Introduction to Boron
Boron (B) is an element positioned in Group 13 and Period 2 of the periodic table. It is categorized as a metalloid, meaning it exhibits properties that are intermediate between those of metals and nonmetals. Boron is relatively scarce in Earth’s crust but is found concentrated in certain minerals, most notably borax. Significant deposits of borax are mined in regions such as Turkey and the southwestern United States (e.g., California). The unique atomic structure of Boron underlies its varied applications, which include the manufacturing of heat-resistant borosilicate glass and semiconductors.
Fundamental Atomic Particles
The fundamental particles that constitute an atom — protons, neutrons, and electrons — define its atomic structure. For Boron, these particles are arranged in a specific configuration that dictates its physical and chemical properties.
Protons
The atomic number (Z) of an element specifies the number of protons present in the nucleus of an atom. This number is unique to each element and determines its identity. Boron possesses an atomic number of 5, indicating that each Boron atom contains 5 protons in its nucleus. Protons carry a positive electrical charge.
Neutrons
Neutrons are neutral subatomic particles located within the nucleus alongside protons.
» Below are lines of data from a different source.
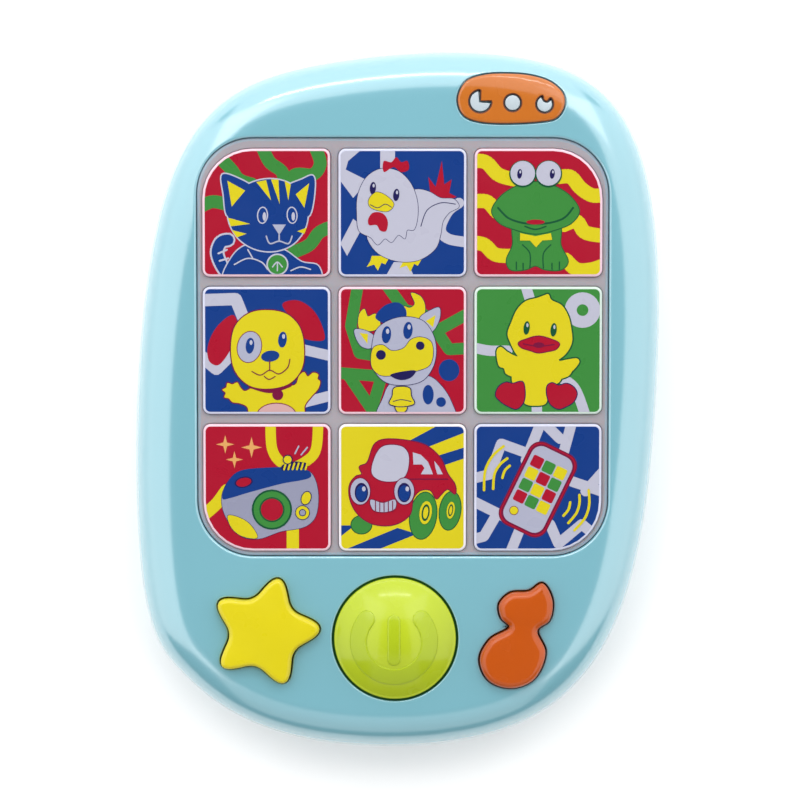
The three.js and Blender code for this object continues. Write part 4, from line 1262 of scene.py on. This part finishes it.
CARRIED = {
    "main_board": LAMINATE, "key_mat": RUBBER, "button_mat": RUBBER, "dome_led": LENS,
    "speaker_basket": STEEL, "speaker_magnet": FERRITE,
    "wire_battery_positive": RED_WIRE, "wire_speaker_positive": RED_WIRE,
    "wire_battery_negative": BLACK_WIRE, "wire_speaker_negative": BLACK_WIRE,
}
for node, material in CARRIED.items():
    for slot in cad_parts[node].material_slots:
        slot.link = "OBJECT"
        slot.material = material

# ----------------------------------------------------------------------------- pictures

PAINTS = {
    "crimson": (182, 0, 56), "blue": (30, 68, 142), "green": (70, 146, 70), "yellow": (230, 214, 44),
    "lilac": (200, 200, 218), "grey": (160, 162, 186), "ink": (44, 40, 92), "plum": (128, 22, 70),
    "pine": (36, 92, 62), "sand": (238, 176, 108), "rose": (222, 178, 178), "frost": (184, 186, 208),
}
PAINT_NAMES = list(PAINTS)
PRINT_LAYER = 0.01  # how much each layer of paint stands over the one before
PRINT_THICK = 0.05
PRINT_SUNK = 0.07  # how far below the top of its key a print starts


def oval(x, y, across, up, turn=0, steps=28):
    angle = np.arange(steps) * (2 * math.pi / steps)
    flat = np.stack([across * np.cos(angle), up * np.sin(angle)], 1)
    c, s = math.cos(math.radians(turn)), math.sin(math.radians(turn))
    return flat @ np.array([[c, s], [-s, c]]) + (x, y)


def path_through(points, steps=6):
    """A smooth open curve through given points."""
    knots = np.array([points[0], *points, points[-1]], float)
    curve = []
    for p0, p1, p2, p3 in zip(knots, knots[1:], knots[2:], knots[3:]):
        for t in np.linspace(0, 1, steps, endpoint=False):
            curve.append(0.5 * (2 * p1 + (p2 - p0) * t + (2 * p0 - 5 * p1 + 4 * p2 - p3) * t**2
                                + (3 * p1 - p0 - 3 * p2 + p3) * t**3))
    return np.array([*curve, knots[-1]])


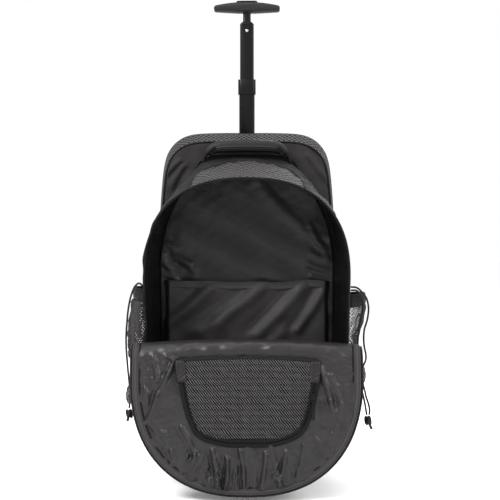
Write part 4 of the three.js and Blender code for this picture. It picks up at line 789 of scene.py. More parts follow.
# Front flap: padded cloth that is unzipped and folds over the low front panel, so that its glossy lining
# faces the viewer. The zipper's tape and coil run round its edge, and the lining is gathered along it.
HINGE_Z, HINGE_RISE, FOLD_RADIUS, HINGE_Y = 0.147, 0.014, 0.016, -0.1166
FOLD_END = HINGE_RISE + math.pi * FOLD_RADIUS
FLAP_HALF, SPRING_DROP, FLAP_DROP, FLAP_POWER = 0.167, 0.034, 0.212, 2.4
HINGE_HALF, FLAP_BELLY = 0.161, 0.007
CREST = HINGE_RISE + math.pi * FOLD_RADIUS / 2
UNDER_BINDING = 0.005
GATHER_COUNT, FOLD_STRENGTH = 84, 1.5
POCKET_SWELL, POCKET_ZIP_DROP = 0.012, 0.062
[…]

The quantity of neutrons can vary among atoms of the same element, leading to different isotopes. The most common isotope of Boron is Boron-11. The mass number (A) of an atom is the sum of its protons and neutrons. For Boron-11, with an atomic number of 5, the number of neutrons is calculated as: Neutrons = Mass Number - Atomic Number Neutrons = 11 - 5 = 6 neutrons. Another naturally occurring isotope, Boron-10, contains 5 neutrons.
Electrons
In a neutral atom, the number of electrons orbiting the nucleus is equal to the number of protons. Electrons carry a negative electrical charge, which balances the positive charge of the protons. Consequently, a neutral Boron atom possesses 5 electrons. These electrons occupy distinct energy levels or shells surrounding the nucleus.
Electron Configuration
Electron configuration provides a description of how electrons are distributed among the atomic orbitals of an atom. This distribution is a primary factor in determining an element’s chemical reactivity.
Shells and Subshells
Electrons are organized into principal energy levels, commonly referred to as shells, which are designated by numbers (n=1, 2, 3, and so on). Within these principal shells, electrons occupy subshells (s, p, d, f). Each subshell has a maximum capacity for electrons: an s subshell can hold 2 electrons, a p subshell can hold 6 electrons, and so forth.
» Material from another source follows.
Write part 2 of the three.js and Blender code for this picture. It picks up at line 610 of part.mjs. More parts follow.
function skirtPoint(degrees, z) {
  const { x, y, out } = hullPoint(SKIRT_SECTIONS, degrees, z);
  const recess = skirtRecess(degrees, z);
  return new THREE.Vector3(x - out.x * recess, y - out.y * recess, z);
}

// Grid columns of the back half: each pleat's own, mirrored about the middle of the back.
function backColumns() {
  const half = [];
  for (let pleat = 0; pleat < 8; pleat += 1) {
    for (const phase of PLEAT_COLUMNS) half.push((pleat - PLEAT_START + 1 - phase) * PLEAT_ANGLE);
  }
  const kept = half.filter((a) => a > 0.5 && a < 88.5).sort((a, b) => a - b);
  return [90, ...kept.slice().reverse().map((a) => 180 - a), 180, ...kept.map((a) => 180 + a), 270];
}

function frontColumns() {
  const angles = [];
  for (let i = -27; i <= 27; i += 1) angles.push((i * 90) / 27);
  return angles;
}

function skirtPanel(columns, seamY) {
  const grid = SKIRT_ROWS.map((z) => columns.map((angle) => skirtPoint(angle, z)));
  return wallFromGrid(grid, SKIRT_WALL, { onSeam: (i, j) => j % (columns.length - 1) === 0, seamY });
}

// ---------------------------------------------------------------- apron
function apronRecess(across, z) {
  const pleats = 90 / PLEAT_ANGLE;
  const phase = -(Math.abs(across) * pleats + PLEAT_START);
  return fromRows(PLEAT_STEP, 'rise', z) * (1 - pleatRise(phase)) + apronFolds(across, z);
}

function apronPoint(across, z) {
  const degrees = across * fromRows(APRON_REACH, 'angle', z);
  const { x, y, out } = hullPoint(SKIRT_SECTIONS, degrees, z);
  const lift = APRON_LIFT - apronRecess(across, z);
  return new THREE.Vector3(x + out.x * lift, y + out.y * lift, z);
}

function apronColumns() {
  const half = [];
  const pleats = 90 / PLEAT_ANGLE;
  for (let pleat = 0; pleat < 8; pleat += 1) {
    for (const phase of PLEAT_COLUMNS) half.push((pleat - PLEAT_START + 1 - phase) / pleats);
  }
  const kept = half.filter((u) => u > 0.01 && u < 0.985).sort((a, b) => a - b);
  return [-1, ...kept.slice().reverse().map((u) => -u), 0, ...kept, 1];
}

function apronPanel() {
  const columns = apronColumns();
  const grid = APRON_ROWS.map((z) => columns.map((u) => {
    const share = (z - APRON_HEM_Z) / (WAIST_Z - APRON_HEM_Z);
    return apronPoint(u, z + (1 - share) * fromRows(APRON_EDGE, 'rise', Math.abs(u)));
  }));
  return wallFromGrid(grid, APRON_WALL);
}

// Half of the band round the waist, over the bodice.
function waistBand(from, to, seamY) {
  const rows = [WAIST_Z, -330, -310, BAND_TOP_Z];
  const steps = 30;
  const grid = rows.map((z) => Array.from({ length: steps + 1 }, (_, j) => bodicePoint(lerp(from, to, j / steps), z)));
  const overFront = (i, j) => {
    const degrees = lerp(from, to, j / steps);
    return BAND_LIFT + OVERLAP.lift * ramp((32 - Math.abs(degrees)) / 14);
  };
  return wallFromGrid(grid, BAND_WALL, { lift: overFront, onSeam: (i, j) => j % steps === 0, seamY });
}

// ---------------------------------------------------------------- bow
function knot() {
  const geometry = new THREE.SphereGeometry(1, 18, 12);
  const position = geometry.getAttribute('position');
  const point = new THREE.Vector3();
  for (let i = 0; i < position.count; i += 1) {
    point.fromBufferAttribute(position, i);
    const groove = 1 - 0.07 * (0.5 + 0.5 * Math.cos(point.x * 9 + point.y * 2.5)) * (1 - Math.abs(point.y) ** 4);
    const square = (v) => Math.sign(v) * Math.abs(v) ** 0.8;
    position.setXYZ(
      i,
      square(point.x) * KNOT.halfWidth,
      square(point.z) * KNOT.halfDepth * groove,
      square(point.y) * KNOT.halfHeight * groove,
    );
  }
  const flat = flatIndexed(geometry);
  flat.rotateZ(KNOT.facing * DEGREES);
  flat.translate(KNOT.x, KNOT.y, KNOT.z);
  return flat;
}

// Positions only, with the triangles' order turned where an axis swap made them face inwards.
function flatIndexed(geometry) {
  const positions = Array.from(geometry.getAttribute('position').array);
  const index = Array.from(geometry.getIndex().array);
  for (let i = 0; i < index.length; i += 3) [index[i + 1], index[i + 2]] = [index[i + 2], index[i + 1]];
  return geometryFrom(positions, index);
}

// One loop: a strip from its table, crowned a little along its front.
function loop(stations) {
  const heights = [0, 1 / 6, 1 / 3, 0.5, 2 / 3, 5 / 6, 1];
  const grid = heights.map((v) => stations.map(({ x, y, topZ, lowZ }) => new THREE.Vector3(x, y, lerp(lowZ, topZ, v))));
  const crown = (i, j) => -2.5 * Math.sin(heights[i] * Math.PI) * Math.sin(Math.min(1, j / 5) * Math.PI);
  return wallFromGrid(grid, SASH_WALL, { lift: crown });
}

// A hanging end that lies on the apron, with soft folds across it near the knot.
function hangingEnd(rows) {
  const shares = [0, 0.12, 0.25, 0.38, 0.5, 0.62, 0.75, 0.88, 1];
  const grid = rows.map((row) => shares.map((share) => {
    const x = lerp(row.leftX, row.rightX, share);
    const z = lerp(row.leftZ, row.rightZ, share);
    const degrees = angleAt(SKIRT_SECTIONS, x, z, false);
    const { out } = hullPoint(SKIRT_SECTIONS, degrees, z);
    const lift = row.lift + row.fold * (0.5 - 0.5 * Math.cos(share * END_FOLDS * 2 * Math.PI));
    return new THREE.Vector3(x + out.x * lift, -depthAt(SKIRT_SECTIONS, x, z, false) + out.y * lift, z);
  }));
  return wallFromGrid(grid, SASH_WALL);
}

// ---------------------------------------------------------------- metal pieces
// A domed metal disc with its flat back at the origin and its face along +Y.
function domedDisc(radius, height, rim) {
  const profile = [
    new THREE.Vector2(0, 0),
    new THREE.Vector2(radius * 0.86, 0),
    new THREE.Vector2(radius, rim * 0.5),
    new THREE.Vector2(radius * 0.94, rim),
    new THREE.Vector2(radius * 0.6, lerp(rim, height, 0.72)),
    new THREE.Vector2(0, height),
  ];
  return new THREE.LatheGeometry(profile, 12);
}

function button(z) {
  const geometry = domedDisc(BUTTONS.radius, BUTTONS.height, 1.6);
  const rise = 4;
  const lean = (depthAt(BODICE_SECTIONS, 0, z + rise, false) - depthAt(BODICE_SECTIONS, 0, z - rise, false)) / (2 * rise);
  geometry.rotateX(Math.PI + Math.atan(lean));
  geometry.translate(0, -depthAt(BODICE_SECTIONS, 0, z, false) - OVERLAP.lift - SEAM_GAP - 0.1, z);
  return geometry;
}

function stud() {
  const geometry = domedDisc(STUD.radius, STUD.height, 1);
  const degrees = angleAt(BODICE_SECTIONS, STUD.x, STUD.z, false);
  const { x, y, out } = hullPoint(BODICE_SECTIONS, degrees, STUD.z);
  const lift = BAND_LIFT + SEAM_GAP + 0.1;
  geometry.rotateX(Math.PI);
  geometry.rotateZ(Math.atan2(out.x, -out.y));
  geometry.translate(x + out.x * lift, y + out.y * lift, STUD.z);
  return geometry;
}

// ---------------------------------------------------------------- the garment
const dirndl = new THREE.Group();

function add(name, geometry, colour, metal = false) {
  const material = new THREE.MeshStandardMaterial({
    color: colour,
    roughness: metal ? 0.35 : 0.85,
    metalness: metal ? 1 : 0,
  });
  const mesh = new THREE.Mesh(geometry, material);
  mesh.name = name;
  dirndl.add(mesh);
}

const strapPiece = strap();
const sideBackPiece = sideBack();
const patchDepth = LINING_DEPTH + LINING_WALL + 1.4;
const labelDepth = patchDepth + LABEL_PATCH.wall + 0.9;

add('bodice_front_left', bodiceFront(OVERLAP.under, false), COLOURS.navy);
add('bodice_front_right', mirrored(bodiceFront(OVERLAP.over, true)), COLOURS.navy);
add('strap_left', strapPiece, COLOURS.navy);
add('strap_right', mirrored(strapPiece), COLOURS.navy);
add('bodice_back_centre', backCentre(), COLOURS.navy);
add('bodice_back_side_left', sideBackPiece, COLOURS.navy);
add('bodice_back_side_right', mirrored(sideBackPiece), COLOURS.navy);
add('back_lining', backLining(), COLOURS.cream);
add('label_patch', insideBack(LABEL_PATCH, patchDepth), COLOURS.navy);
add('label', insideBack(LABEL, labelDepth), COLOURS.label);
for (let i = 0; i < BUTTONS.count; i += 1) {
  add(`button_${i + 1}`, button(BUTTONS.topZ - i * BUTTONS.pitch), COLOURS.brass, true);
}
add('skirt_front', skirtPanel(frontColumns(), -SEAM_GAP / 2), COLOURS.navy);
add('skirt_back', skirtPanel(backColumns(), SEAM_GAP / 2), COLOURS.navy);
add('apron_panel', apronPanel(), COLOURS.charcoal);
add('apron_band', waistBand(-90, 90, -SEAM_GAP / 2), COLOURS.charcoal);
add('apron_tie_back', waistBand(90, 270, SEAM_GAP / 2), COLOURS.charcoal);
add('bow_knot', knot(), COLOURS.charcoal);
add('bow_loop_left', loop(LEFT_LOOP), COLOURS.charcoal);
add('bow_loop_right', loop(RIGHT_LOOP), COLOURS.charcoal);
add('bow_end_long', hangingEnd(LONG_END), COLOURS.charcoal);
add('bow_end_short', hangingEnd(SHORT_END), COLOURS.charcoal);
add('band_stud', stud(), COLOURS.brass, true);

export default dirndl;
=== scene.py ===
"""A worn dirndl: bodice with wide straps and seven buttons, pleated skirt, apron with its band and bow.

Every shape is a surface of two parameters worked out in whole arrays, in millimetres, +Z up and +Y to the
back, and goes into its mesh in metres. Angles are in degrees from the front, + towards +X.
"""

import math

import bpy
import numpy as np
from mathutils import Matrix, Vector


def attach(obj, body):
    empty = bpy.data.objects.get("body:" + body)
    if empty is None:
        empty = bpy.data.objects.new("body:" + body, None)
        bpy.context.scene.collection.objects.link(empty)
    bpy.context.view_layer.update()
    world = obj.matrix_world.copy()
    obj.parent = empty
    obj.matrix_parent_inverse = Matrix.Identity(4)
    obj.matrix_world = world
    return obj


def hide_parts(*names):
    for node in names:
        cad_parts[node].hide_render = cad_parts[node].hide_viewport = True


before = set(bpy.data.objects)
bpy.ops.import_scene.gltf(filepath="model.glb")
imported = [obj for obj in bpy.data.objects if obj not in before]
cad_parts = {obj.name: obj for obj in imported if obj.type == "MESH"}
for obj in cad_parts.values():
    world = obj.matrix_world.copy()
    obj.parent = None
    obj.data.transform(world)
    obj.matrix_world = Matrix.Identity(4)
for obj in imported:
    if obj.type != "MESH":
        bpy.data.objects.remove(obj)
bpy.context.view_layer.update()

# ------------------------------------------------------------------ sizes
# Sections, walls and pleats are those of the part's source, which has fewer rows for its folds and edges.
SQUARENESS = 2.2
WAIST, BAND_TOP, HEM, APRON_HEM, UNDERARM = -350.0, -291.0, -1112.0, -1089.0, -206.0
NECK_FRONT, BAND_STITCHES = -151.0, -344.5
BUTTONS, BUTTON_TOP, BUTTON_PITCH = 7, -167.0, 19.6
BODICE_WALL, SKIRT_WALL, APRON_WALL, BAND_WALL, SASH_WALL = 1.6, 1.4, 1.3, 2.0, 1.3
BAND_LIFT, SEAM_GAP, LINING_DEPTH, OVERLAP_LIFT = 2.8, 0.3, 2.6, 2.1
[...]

Boron’s Electron Arrangement
With 5 electrons, the electron configuration of Boron adheres to the Aufbau principle, which dictates that electrons fill orbitals of the lowest energy first.
- The first two electrons occupy the 1s subshell.
- The next two electrons occupy the 2s subshell.
- The final electron occupies the 2p subshell. Therefore, the full electron configuration for Boron is 1s² 2s² 2p¹. A simplified shell model representation indicates the following electron distribution:
- First principal shell (n=1): 2 electrons
- Second principal shell (n=2): 3 electrons
Valence Electrons
Valence electrons are the electrons found in the outermost principal energy level (shell) of an atom. These electrons are critically important because they are primarily involved in the formation of chemical bonds and largely dictate an element’s chemical properties and reactivity.
Reactivity and Bonding
For Boron, the outermost principal energy level is the second shell (n=2). This shell contains electrons from both the 2s and 2p subshells. Based on the electron configuration 1s² 2s² 2p¹, it is observed that there are 2 electrons in the 2s subshell and 1 electron in the 2p subshell within the second principal energy level. Therefore, Boron has 3 valence electrons. These 3 valence electrons typically participate in chemical reactions, influencing how Boron forms compounds. For example, its valence electrons enable it to form three covalent bonds, a characteristic that is vital in compounds like borosilicate glass, widely used globally in laboratories and kitchens due to its thermal shock resistance, and in boric acid, a common mild antiseptic.